I could go on but why bother? This thread belongs in "Creative Speculation".
truedelphi
(32,324 posts)Your point number one:
You say -
Just glancing casually at the OP it is impossible to overlook the falsehoods. For one thing Roundup does not contain any 2,4-D, it contains Glyphosate.
I did not say that RoundUp contains 2, 4 D. What my OP is stating is that because of the pernicious effects of RoundUp, to wit, that it ends up resulting in mutated weeds that are super weeds, and that can no longer be able to be done in by RoundUp so that now the farmers have to go one level higher, that is to more toxic herbicides, and to engineering crops that are about resistance to 2,4 D.
So please re-read this and think about it before you respond.
truedelphi
(32,324 posts)Some considerations to take into account and can catch up on the subject:
In principle the new transgenic plants should pose the same environmental risks as new plants generated by traditional breeding.
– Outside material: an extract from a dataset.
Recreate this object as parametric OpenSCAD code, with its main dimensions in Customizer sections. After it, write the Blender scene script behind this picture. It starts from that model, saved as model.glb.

In practice, it may prove that the risks from some transgenic novelties will considerably exceed the risks of the conventionally bred plants. Transgenes may be able to produce larger nd quicker jumps in adaptation
For instance, there is the possibility, whenever farmers employ the new GM seeds, there is a certain amount of risk of hybridization with trans gene infiltration into related weed and/or wild species of plants, that are occupying agricultural and /or disturbed sites and/or alteration of natural gene frequencies in these species.
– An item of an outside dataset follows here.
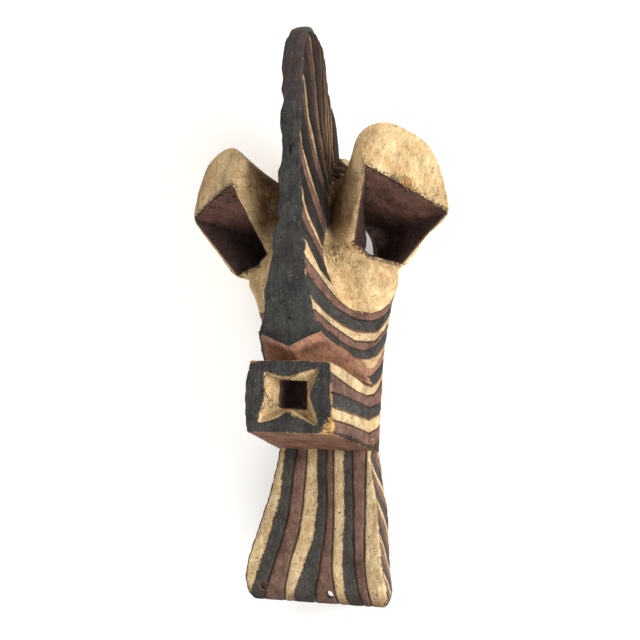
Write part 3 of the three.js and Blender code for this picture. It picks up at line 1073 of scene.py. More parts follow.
class Surface:
    """The clean joined solid, asked for zones and for distances to them."""

    def __init__(self, solid: bpy.types.Object) -> None:
        """Keeps the solid's faces and their zones.

        Args:
            solid: the joined solid, with zones on its faces.
        """
        mesh = solid.data
        self.points = [v.co.copy() for v in mesh.vertices]
        self.faces = [tuple(p.vertices) for p in mesh.polygons]
        self.zones = np.empty(len(mesh.polygons), np.int32)
        mesh.attributes["zone"].data.foreach_get("value", self.zones)
        self.tree = BVHTree.FromPolygons(self.points, self.faces)

    def zone_at(self, places: np.ndarray) -> np.ndarray:
        """Zone of the face nearest to each place."""
        found = [self.tree.find_nearest(Vector(p))[2] for p in places]
        return self.zones[found]

    def depth_in(self, places: np.ndarray, *members: Zone, reach: float = FAR) -> np.ndarray:
        """How far inside some zones each place is.

        Args:
            places: rows of x, y and z.
            members: the zones.
            reach: distances are cut off here.

        Returns:
            Millimetres to the zones' border, below zero outside them.
        """
        inside = np.isin(self.zones, [zone.value for zone in members])
        trees = []
        for keep in (inside, ~inside):
            trees.append(BVHTree.FromPolygons(self.points, [f for f, k in zip(self.faces, keep) if k]))
        gaps = np.full((2, len(places)), float(reach))
        for row, tree in enumerate(trees):
            for i, p in enumerate(places):
                distance = tree.find_nearest(Vector(p), reach)[3]
                if distance is not None:
                    gaps[row, i] = distance
        return gaps[1] - gaps[0]


@dataclass(frozen=True)
class Chip:
    """Place where a flake of painted wood has broken off."""

    place: Point
    reach: float
    depth: float


CHIPS = (
    Chip((114, 146, 116), 6, 1.8),
    Chip((108, 150, 120), 3.5, 1.2),
    Chip((121, 141, 110), 3, 1.0),
    Chip((47, -117, 166), 7.5, 1.8),
    Chip((48, -110, 166.5), 4.5, 0.9),
    Chip((41, -121, 165), 5, 1.2),
    Chip((62, -137, 60), 5, 1.6),
    Chip((84, -316, 60), 6, 2.0),
)
FLANK = (Zone.HEAD.value, Zone.BAR.value, Zone.TUBE.value)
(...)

Weeds that are presently inconsequential could become invigorated to the point that they become a more serious problem.
In the UK for example, Raybould and Gray 1993 examined the probability of introgression from crops into wild species, (both introduced wild weeds and indigenous species) and noted a range of probability from minimal to very high, depending on the particular crop and its wild relatives.
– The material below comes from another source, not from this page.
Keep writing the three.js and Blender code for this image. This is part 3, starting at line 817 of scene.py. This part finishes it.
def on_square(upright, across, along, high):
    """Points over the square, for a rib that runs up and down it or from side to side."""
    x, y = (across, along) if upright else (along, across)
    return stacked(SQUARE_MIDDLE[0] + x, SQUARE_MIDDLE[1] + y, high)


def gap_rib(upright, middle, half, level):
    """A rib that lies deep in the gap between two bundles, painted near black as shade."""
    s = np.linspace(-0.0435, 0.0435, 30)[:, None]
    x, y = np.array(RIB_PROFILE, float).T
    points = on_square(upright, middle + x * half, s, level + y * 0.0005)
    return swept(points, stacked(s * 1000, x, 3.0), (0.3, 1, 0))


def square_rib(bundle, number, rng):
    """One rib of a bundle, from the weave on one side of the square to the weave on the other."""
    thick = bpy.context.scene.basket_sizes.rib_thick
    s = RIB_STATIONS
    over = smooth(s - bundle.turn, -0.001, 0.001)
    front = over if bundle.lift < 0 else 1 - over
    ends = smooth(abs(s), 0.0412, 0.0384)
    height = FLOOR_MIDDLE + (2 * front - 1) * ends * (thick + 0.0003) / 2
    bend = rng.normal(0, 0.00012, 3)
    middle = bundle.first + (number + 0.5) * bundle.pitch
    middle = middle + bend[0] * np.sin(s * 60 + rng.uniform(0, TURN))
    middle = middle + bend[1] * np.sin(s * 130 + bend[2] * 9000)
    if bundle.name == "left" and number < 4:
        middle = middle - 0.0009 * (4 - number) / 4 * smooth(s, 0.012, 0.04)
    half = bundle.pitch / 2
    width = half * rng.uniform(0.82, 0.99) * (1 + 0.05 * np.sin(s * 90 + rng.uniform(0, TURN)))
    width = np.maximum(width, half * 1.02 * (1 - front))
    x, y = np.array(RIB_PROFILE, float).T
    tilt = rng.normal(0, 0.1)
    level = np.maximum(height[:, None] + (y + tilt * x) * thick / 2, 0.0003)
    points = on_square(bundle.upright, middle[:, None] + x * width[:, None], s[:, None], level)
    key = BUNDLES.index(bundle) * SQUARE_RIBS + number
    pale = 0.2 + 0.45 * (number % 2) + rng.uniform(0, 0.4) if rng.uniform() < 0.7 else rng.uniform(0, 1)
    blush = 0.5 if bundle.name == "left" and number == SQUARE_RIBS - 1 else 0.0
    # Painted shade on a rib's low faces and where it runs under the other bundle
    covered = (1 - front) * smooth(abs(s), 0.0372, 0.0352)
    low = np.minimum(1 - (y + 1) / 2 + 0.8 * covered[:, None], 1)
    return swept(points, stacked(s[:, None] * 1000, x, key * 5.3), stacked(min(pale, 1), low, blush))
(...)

Weeds that are already very successful may become even more of a problem, once these changes occur.
So when you examine the Canadian farmers problem with the new superweeds, most of which I know of that came from the use of Gm rapeseed, then you realize that the fears of those early activists against Gm crops have been right all along.
Never forget for a minute that much of what constitutes the various methods and blueprints for creating Gm seeds came from e majoprity of researchers who were steeped in the mythology of the fact that a good deal of the DNA of a plant species is "empty DNA." That theory, of the junk-i-ness of the "empty" section of DNA, raged along all through the nineteen eighties and nineties. When it was finally discovered that the DNA portion considered to "be empty" actually contained no specific instructions for a specific part of a plant (or human being for that matter0 but instead, the vast "blank" DNA areas were all about the overall programming of the entity, then you realize why Gm seeds, crop and foodstuffs are such a terrible problem.
Motown_Johnny
(22,308 posts)When the first four words of that long a post are all misspelled you can't expect people to read through that mess.
Besides, this is from 16 months ago.
At least provide some new links for new evidence
That post is embarrassing.
truedelphi
(32,324 posts)If Huckleb can suddenly spout off on something posted months ago, why can't I or you or anyone elsefor that matter...
Motown_Johnny
(22,308 posts)HuckleB
(35,773 posts)truedelphi
(32,324 posts)So that all we can do is parrot the industrialists' favorite lines.
HuckleB
(35,773 posts)I mean, what do have against safe food at prices that everyone can afford?